Data block:
================================

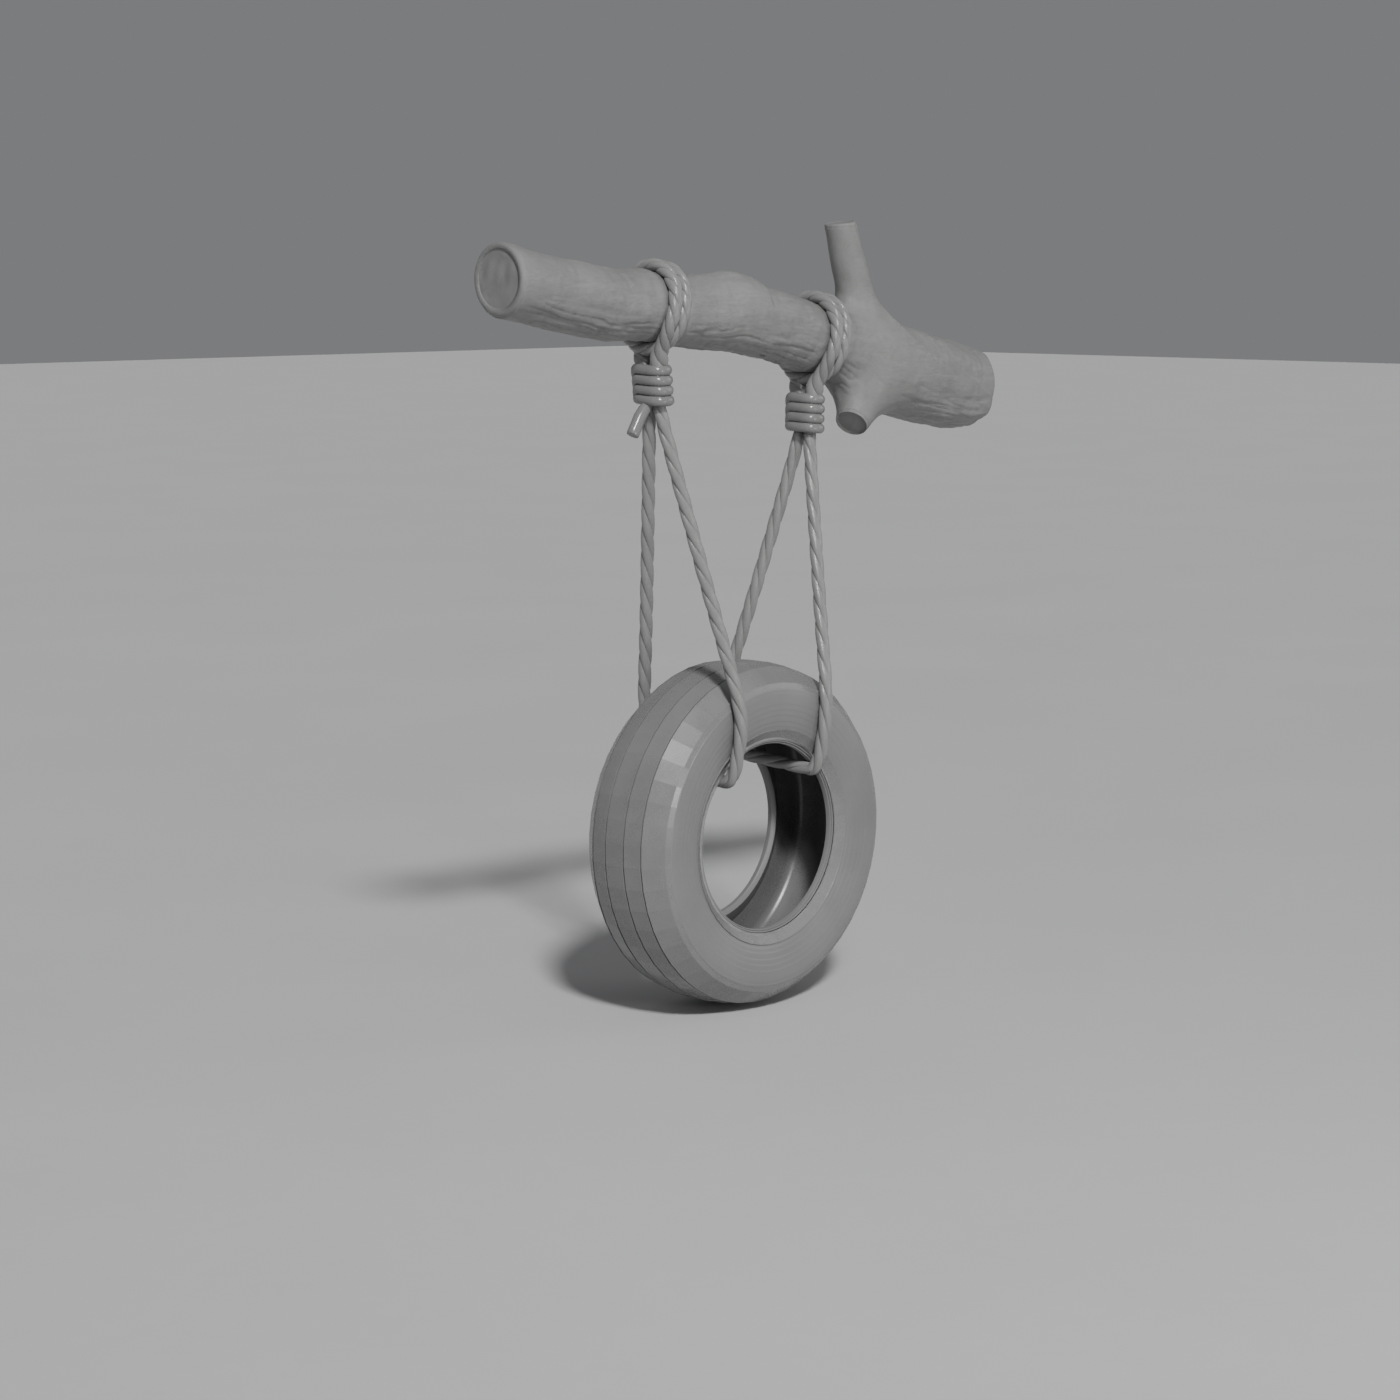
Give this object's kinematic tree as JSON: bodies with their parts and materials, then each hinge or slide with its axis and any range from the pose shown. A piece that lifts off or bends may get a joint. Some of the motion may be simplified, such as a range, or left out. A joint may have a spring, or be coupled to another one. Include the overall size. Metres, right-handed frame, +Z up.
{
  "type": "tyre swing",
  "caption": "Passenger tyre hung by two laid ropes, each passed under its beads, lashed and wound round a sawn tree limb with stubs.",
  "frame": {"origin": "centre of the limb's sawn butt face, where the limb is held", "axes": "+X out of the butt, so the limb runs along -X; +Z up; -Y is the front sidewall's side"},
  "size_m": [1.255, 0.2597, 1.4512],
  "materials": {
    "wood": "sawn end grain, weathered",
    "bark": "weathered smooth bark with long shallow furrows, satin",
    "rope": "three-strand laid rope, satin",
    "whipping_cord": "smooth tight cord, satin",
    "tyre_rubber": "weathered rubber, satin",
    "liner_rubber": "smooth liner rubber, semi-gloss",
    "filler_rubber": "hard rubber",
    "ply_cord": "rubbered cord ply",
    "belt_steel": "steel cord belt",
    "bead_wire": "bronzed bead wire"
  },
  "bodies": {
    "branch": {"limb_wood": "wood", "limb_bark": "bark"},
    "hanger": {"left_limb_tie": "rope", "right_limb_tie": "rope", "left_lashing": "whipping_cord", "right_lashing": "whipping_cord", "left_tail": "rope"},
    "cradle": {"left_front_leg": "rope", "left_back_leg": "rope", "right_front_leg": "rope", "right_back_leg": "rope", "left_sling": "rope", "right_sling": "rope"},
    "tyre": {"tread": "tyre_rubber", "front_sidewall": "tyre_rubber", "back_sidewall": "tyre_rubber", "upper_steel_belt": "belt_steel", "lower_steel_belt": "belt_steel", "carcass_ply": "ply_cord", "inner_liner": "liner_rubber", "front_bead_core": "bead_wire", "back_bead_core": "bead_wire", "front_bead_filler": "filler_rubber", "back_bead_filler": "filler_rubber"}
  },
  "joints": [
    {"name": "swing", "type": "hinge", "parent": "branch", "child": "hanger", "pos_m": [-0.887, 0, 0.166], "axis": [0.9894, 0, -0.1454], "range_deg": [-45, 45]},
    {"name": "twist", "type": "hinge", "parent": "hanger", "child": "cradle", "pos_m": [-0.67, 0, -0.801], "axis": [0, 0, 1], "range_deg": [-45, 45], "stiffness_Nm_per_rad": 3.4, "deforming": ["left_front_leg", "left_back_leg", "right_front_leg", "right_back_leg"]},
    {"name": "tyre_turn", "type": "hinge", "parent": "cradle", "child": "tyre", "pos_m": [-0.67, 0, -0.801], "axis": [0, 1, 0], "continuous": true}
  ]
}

================================

Exercise goal: Each line of the material must be restated exactly.

Result:
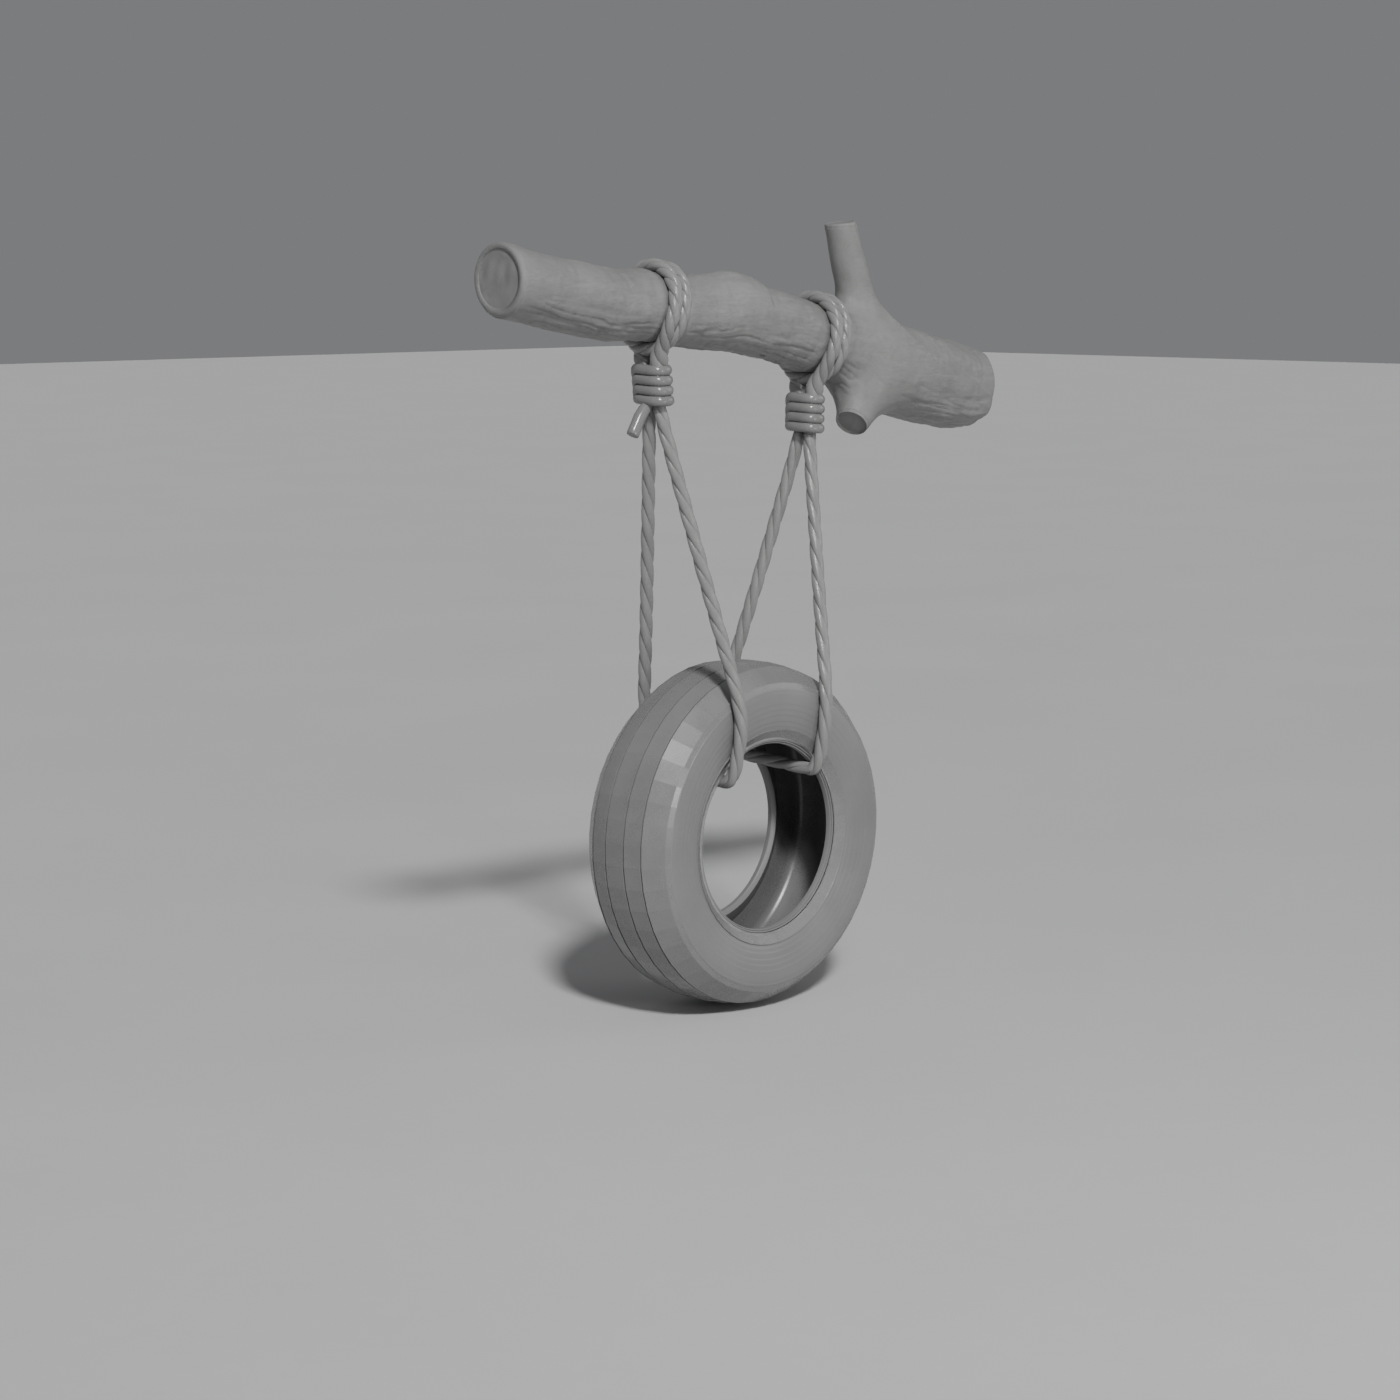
Give this object's kinematic tree as JSON: bodies with their parts and materials, then each hinge or slide with its axis and any range from the pose shown. A piece that lifts off or bends may get a joint. Some of the motion may be simplified, such as a range, or left out. A joint may have a spring, or be coupled to another one. Include the overall size. Metres, right-handed frame, +Z up.
{
  "type": "tyre swing",
  "caption": "Passenger tyre hung by two laid ropes, each passed under its beads, lashed and wound round a sawn tree limb with stubs.",
  "frame": {"origin": "centre of the limb's sawn butt face, where the limb is held", "axes": "+X out of the butt, so the limb runs along -X; +Z up; -Y is the front sidewall's side"},
  "size_m": [1.255, 0.2597, 1.4512],
  "materials": {
    "wood": "sawn end grain, weathered",
    "bark": "weathered smooth bark with long shallow furrows, satin",
    "rope": "three-strand laid rope, satin",
    "whipping_cord": "smooth tight cord, satin",
    "tyre_rubber": "weathered rubber, satin",
    "liner_rubber": "smooth liner rubber, semi-gloss",
    "filler_rubber": "hard rubber",
    "ply_cord": "rubbered cord ply",
    "belt_steel": "steel cord belt",
    "bead_wire": "bronzed bead wire"
  },
  "bodies": {
    "branch": {"limb_wood": "wood", "limb_bark": "bark"},
    "hanger": {"left_limb_tie": "rope", "right_limb_tie": "rope", "left_lashing": "whipping_cord", "right_lashing": "whipping_cord", "left_tail": "rope"},
    "cradle": {"left_front_leg": "rope", "left_back_leg": "rope", "right_front_leg": "rope", "right_back_leg": "rope", "left_sling": "rope", "right_sling": "rope"},
    "tyre": {"tread": "tyre_rubber", "front_sidewall": "tyre_rubber", "back_sidewall": "tyre_rubber", "upper_steel_belt": "belt_steel", "lower_steel_belt": "belt_steel", "carcass_ply": "ply_cord", "inner_liner": "liner_rubber", "front_bead_core": "bead_wire", "back_bead_core": "bead_wire", "front_bead_filler": "filler_rubber", "back_bead_filler": "filler_rubber"}
  },
  "joints": [
    {"name": "swing", "type": "hinge", "parent": "branch", "child": "hanger", "pos_m": [-0.887, 0, 0.166], "axis": [0.9894, 0, -0.1454], "range_deg": [-45, 45]},
    {"name": "twist", "type": "hinge", "parent": "hanger", "child": "cradle", "pos_m": [-0.67, 0, -0.801], "axis": [0, 0, 1], "range_deg": [-45, 45], "stiffness_Nm_per_rad": 3.4, "deforming": ["left_front_leg", "left_back_leg", "right_front_leg", "right_back_leg"]},
    {"name": "tyre_turn", "type": "hinge", "parent": "cradle", "child": "tyre", "pos_m": [-0.67, 0, -0.801], "axis": [0, 1, 0], "continuous": true}
  ]
}